Extracted records ::
::::::::::
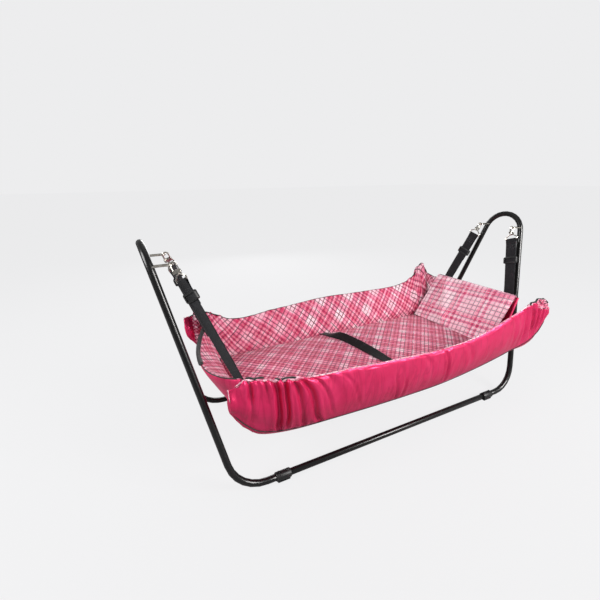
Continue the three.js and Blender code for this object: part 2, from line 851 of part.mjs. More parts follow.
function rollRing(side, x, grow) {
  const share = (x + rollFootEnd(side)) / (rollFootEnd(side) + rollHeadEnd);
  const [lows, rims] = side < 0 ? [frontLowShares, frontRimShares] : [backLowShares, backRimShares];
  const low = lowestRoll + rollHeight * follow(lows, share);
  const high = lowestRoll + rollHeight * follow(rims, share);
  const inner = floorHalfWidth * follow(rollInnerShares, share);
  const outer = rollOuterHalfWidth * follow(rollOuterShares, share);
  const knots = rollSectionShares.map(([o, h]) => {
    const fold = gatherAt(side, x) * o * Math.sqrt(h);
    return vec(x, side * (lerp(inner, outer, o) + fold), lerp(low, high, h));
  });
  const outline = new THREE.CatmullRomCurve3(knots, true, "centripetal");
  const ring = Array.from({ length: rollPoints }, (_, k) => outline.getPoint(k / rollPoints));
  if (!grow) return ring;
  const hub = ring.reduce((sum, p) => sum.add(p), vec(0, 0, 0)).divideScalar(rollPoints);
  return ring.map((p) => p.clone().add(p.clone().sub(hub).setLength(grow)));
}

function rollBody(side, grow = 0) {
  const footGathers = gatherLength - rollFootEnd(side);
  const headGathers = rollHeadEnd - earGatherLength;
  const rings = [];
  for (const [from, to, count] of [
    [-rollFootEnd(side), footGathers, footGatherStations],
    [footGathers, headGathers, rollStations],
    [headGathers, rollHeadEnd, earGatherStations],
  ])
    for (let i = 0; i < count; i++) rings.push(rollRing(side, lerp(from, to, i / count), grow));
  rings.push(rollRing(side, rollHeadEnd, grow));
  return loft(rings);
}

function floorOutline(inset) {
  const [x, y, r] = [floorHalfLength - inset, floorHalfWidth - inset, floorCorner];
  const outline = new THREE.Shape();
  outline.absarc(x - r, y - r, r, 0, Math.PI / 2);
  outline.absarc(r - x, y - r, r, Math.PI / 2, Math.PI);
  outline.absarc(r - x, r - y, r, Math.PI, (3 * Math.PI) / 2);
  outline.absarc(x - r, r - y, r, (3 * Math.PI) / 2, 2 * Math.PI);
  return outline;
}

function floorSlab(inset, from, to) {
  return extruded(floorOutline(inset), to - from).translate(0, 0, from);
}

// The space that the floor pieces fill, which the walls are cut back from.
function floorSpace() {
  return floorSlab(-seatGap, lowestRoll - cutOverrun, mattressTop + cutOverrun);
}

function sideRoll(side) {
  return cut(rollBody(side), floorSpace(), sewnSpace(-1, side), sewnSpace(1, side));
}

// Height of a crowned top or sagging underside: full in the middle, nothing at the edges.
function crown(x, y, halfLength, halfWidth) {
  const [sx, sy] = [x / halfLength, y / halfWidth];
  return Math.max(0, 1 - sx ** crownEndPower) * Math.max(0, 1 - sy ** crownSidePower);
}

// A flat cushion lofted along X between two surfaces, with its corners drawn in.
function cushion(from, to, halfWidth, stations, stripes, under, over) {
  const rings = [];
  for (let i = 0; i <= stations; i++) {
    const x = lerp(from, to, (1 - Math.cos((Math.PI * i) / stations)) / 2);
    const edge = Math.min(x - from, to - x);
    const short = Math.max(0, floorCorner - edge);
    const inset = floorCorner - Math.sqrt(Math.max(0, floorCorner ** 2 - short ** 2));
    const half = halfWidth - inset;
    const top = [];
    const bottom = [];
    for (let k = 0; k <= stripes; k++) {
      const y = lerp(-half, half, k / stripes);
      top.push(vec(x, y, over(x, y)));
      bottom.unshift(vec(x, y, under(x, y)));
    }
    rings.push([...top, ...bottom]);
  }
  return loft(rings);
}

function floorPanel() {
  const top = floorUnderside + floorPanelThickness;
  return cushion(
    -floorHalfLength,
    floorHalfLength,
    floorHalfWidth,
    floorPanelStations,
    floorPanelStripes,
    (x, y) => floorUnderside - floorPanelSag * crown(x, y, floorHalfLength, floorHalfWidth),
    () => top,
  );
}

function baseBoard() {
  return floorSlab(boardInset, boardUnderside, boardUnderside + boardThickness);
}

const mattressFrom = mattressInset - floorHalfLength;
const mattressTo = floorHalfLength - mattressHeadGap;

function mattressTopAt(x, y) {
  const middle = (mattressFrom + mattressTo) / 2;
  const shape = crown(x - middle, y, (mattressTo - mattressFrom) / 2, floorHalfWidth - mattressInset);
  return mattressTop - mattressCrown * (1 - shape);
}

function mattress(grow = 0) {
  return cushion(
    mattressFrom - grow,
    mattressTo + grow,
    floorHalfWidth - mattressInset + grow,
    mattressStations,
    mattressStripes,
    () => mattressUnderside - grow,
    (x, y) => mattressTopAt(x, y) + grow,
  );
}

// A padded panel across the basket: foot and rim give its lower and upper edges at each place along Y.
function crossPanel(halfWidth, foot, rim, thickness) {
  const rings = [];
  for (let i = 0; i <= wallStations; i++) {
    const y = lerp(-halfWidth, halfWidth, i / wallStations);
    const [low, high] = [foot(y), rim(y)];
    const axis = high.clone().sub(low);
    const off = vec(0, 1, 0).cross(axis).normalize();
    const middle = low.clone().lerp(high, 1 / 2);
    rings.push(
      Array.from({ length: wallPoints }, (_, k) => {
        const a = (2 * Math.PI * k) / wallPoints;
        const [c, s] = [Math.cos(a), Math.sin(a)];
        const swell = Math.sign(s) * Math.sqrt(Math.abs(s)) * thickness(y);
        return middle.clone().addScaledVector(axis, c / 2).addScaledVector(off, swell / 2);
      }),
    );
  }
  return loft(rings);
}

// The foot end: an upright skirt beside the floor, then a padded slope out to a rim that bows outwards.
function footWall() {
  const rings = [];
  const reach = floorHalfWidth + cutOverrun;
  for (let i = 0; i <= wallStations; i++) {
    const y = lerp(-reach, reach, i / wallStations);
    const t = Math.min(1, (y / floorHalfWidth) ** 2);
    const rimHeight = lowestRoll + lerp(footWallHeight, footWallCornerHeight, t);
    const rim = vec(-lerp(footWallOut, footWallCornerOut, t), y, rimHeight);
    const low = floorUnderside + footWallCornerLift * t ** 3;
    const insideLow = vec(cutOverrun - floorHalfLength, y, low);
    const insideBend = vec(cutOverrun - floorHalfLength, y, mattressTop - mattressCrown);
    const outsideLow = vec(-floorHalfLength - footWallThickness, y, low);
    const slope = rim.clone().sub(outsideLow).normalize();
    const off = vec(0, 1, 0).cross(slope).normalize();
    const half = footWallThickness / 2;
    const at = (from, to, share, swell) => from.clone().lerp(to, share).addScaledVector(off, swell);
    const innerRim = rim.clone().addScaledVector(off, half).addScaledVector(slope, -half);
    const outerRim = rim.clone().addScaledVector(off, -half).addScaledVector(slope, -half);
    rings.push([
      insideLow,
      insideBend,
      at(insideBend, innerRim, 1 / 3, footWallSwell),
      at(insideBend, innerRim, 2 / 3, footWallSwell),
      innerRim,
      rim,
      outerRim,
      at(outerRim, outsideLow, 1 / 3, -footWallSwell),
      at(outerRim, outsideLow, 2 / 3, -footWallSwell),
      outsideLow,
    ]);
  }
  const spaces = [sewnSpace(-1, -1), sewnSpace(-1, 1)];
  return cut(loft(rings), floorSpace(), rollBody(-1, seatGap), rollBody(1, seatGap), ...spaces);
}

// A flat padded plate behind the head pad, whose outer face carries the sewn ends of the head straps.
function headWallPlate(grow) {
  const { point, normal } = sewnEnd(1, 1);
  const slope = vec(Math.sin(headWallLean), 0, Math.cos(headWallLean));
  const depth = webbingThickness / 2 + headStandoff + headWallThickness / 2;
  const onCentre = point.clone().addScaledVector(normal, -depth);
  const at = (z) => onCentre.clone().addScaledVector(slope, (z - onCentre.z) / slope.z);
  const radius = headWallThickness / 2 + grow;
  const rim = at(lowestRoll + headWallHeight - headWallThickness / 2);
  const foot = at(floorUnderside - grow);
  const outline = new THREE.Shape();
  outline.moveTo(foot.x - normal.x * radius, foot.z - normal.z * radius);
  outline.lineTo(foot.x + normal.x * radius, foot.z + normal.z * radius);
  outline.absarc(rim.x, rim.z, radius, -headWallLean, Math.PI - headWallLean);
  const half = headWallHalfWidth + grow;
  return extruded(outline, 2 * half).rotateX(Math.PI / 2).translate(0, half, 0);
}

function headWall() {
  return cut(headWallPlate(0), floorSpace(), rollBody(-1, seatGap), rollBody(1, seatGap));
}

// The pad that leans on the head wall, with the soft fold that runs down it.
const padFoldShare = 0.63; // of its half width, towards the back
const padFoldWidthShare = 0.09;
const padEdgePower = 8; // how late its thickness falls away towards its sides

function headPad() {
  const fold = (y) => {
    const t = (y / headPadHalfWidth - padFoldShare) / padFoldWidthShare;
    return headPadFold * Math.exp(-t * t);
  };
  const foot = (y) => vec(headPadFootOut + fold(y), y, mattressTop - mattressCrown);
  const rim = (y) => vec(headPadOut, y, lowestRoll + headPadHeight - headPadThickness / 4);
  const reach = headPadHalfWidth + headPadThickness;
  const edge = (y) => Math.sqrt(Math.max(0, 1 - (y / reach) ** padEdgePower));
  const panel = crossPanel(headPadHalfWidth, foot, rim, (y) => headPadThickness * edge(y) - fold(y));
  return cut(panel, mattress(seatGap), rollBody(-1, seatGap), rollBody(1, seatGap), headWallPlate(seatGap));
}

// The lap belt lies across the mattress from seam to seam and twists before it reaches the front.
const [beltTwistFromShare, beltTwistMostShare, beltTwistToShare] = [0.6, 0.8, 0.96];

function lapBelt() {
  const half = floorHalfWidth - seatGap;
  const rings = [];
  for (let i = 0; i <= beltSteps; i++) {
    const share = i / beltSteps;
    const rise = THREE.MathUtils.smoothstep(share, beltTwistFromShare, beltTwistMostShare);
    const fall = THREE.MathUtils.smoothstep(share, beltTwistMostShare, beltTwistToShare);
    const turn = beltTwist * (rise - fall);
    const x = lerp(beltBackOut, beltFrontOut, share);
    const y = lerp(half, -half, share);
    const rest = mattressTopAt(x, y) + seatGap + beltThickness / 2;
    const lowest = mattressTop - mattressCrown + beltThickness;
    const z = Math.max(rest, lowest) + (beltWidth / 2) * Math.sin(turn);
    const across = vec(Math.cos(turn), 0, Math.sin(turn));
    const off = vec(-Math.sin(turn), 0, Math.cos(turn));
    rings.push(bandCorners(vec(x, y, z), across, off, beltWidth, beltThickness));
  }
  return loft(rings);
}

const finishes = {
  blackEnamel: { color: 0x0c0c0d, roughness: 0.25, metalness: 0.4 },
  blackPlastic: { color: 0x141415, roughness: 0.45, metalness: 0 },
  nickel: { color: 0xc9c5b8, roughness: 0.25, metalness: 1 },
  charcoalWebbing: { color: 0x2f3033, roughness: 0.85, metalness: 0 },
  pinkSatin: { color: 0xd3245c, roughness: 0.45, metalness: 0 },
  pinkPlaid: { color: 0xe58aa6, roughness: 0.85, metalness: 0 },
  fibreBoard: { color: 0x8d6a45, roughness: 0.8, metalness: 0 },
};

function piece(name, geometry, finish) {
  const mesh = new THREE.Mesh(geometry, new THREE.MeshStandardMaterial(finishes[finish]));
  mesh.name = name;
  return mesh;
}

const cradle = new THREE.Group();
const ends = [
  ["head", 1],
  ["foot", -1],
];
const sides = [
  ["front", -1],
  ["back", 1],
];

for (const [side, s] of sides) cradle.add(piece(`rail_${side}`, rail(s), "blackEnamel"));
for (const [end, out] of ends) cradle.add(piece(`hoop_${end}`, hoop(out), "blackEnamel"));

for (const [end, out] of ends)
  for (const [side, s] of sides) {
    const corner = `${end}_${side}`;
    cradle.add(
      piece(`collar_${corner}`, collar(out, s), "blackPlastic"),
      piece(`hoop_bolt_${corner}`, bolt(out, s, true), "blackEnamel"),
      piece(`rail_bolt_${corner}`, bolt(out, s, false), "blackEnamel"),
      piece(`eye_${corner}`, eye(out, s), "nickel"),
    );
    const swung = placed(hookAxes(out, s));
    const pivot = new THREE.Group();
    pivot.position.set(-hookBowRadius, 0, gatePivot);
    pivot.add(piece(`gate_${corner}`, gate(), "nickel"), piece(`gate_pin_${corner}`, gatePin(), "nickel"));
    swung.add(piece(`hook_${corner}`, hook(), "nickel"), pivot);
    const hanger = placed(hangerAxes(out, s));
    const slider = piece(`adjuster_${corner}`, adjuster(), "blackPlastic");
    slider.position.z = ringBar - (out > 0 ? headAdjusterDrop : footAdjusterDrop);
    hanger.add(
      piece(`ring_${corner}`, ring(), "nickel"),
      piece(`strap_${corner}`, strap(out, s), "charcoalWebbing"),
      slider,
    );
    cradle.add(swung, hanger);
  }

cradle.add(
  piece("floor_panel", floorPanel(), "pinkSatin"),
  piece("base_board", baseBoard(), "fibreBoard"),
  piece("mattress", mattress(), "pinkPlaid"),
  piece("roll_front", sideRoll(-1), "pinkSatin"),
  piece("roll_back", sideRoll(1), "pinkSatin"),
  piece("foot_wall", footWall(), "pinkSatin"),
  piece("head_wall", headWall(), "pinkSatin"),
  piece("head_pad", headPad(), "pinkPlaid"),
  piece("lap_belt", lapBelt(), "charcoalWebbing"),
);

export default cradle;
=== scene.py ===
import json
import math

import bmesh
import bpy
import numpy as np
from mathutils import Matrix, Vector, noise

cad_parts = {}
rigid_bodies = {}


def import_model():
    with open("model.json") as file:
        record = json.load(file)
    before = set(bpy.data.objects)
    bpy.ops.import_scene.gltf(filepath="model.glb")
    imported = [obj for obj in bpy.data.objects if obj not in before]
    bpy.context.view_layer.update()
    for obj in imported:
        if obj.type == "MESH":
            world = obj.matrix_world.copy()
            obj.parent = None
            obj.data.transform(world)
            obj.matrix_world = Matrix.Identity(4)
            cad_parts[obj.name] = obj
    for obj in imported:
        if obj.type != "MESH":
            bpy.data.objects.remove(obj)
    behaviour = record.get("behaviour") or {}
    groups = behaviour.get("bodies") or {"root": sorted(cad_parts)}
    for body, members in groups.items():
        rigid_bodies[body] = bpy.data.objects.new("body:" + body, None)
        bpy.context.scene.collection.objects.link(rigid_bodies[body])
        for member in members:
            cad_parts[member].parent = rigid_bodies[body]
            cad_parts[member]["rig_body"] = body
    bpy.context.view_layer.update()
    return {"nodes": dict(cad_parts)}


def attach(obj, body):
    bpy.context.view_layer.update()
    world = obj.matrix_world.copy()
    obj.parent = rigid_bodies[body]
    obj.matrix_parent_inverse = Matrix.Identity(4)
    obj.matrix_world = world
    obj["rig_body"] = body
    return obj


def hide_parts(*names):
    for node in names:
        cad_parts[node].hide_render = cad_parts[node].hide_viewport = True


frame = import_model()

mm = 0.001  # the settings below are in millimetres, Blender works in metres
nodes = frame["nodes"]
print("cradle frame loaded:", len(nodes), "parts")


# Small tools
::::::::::
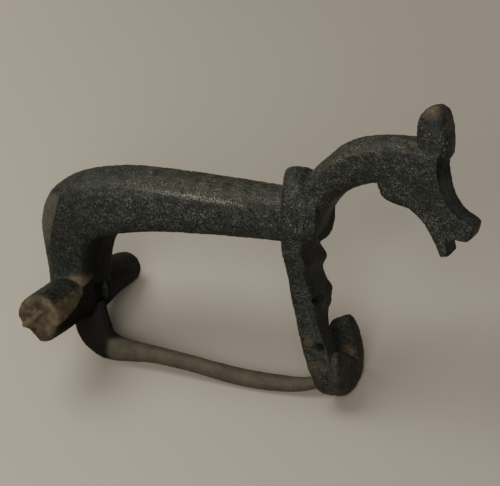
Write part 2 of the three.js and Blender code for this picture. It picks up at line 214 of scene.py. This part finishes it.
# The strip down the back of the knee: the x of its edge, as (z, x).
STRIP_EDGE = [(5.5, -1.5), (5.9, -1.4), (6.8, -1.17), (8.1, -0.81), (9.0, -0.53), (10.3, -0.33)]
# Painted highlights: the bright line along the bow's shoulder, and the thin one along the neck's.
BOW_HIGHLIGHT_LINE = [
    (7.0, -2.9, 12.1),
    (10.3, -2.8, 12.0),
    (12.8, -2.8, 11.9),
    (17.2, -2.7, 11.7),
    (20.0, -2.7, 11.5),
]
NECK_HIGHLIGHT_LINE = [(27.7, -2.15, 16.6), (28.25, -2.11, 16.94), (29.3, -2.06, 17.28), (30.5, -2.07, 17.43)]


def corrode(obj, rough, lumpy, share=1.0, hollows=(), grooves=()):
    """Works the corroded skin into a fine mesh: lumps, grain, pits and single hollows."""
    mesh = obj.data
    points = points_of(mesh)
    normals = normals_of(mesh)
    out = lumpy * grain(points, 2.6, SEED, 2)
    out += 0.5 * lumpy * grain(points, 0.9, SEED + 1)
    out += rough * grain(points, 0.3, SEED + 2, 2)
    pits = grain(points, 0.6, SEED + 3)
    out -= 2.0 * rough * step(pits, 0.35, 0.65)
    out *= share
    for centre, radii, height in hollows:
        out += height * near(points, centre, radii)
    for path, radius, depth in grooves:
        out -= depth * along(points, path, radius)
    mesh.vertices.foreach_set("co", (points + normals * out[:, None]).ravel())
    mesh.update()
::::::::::
Description of the task ::
Extract from the listing above the lines between the line containing "cradle.add(swung, hanger);" and the line containing "before = set(bpy.data.objects)", keeping both of those lines. Output nothing else.

Written response ::
    cradle.add(swung, hanger);
  }

cradle.add(
  piece("floor_panel", floorPanel(), "pinkSatin"),
  piece("base_board", baseBoard(), "fibreBoard"),
  piece("mattress", mattress(), "pinkPlaid"),
  piece("roll_front", sideRoll(-1), "pinkSatin"),
  piece("roll_back", sideRoll(1), "pinkSatin"),
  piece("foot_wall", footWall(), "pinkSatin"),
  piece("head_wall", headWall(), "pinkSatin"),
  piece("head_pad", headPad(), "pinkPlaid"),
  piece("lap_belt", lapBelt(), "charcoalWebbing"),
);

export default cradle;
=== scene.py ===
import json
import math

import bmesh
import bpy
import numpy as np
from mathutils import Matrix, Vector, noise

cad_parts = {}
rigid_bodies = {}


def import_model():
    with open("model.json") as file:
        record = json.load(file)
    before = set(bpy.data.objects)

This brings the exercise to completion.